The government has, however, acted commendably fast in the past year to shift all soybean imports from the US to Brazil, which has allowed Chinese consumers some protection from the increased prices of US soybean. This has been followed by government encouragement of increased domestic production of soybean and other feed grains. However, the lower profitability of cultivation of soybean over rice or wheat has created a new need for subsidy and minimum procurement schemes.

Another factor cushioning Chinese soybean market has been the outbreak of African swine fever in various parts of the country since August 2018. The hog population in China has fallen by an estimated 13 per cent, and this has created a consequential fall in demand for feed grains and seeds. Since swine feed in China is 20 per cent composed of soybeans, this fall in demand has allowed for market prices to stabilize at a lower level than previously anticipated.

These steps have also been accompanied by reduced quality restrictions on imports and increased incentivisation for agricultural investment, as announced in the latest Number 1 document. So while there has been an undeniable fall in supply and increased uncertainty in the market, the government’s response has been able to prevent the need for total abstention from the consumption of soybean and several other vital parts of people’s diets as well as livestock feed.

Conclusion

The attempts by the two countries to regain equilibrium in their respective agricultural markets have provided some comfort to the consumers and producers of the tariffed products. The Chinese government, however, seems to have leveraged its position better to create changes very quickly to shield its populace from the worst impacts of the trade war. The US government, on the other hand, has only implemented superficial steps to manage the impact of the trade war in its borders, instead choosing to leave the outcome to market forces.

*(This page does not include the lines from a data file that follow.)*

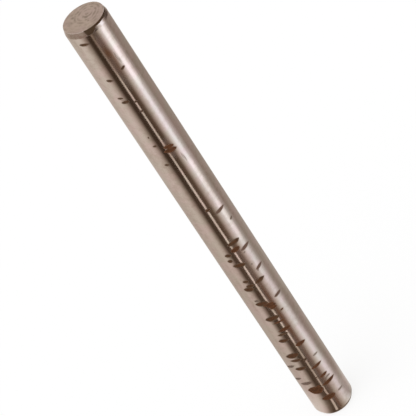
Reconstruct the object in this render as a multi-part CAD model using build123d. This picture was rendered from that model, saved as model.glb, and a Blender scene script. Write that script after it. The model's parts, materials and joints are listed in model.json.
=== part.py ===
from build123d import *
import os

# Solid steel piston pin: a plain ground shank, faced at both ends.
# It stands on its foot. The origin is the centre of the foot's face, and +Z runs
# up the axis to the head. Everything is in millimetres.

# Shank
pin_diameter = 6.35
pin_length = 79.375

# Head: a long slim lead that starts the pin in its bores
lead_length = 0.80
lead_depth = 0.20

# Foot: a steeper chamfer, about twice as deep
foot_length = 0.76
foot_depth = 0.38

# Edges: the soft line where a bevel runs into the ground shank, and the broken
# corner that the facing tool leaves round each end face
bevel_blend = 0.60
corner_break = 0.06


# The flat faces are what the two bevels leave of the shank's section.
shank_radius = pin_diameter / 2
head_face_radius = shank_radius - lead_depth
foot_face_radius = shank_radius - foot_depth


# Half of the pin's section: along the foot's face, up the outside, back along the
# head's face and down the axis.
def half_section():
    with BuildSketch(Plane.XZ) as section:
        with BuildLine():
            outside = FilletPolyline(
                (0, 0),
                (foot_face_radius, 0),
                (shank_radius, foot_length),
                (shank_radius, pin_length - lead_length),
                (head_face_radius, pin_length),
                (0, pin_length),
                radius=[corner_break, bevel_blend, bevel_blend, corner_break],
            )
            Line(outside @ 1, outside @ 0)
        make_face()
    return section.sketch


piston_pin = revolve(half_section(), axis=Axis.Z)
piston_pin.label = "piston_pin"

os.makedirs("parts", exist_ok=True)
export_step(piston_pin, "parts/piston_pin.step")

print(f"piston_pin: {piston_pin.volume:.1f} mm3, {piston_pin.bounding_box().size}")
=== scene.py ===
import json
import math

import bmesh
import bpy
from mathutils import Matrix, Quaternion, Vector, noise


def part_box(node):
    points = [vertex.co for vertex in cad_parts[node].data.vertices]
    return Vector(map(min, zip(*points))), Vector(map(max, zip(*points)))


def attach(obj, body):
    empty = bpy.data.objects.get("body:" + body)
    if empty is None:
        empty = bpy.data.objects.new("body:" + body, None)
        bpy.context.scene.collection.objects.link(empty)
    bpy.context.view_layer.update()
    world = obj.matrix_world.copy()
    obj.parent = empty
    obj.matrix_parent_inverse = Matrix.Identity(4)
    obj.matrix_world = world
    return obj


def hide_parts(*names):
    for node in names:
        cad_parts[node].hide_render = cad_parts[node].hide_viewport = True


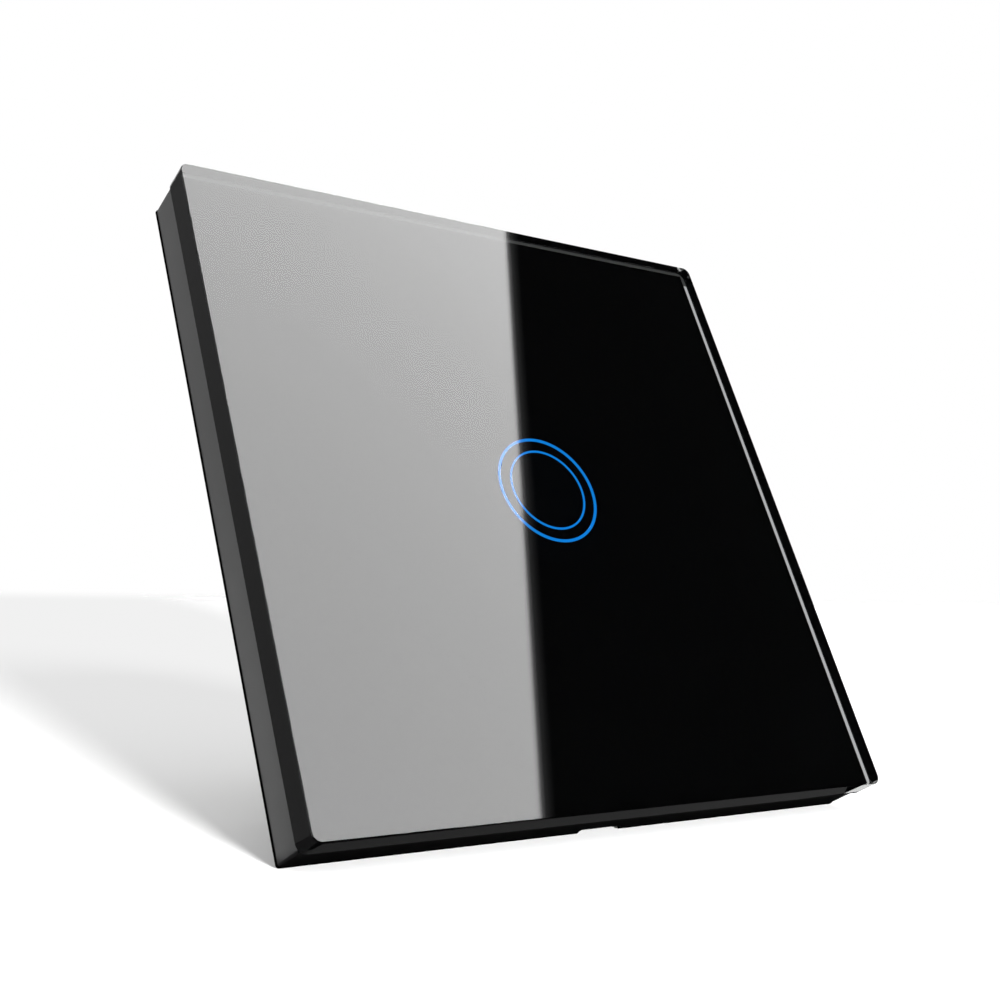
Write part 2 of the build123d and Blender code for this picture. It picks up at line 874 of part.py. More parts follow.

Irrespective of these safeguarding attempts by the governments, the agricultural markets in both countries are doing worse than previous financial years. Falling demands and accumulating stocks have created an imbalance in the global market. In the absence of intervention, this may result in an economic crash, as US farmers find themselves unable to repay loans and Chinese livestock producers fall short of sufficiently nutritious feed. Relaxing quality controls and giving out aids are sure to help in the short run; however, given the inconsistencies in the market, long-term solutions are necessary.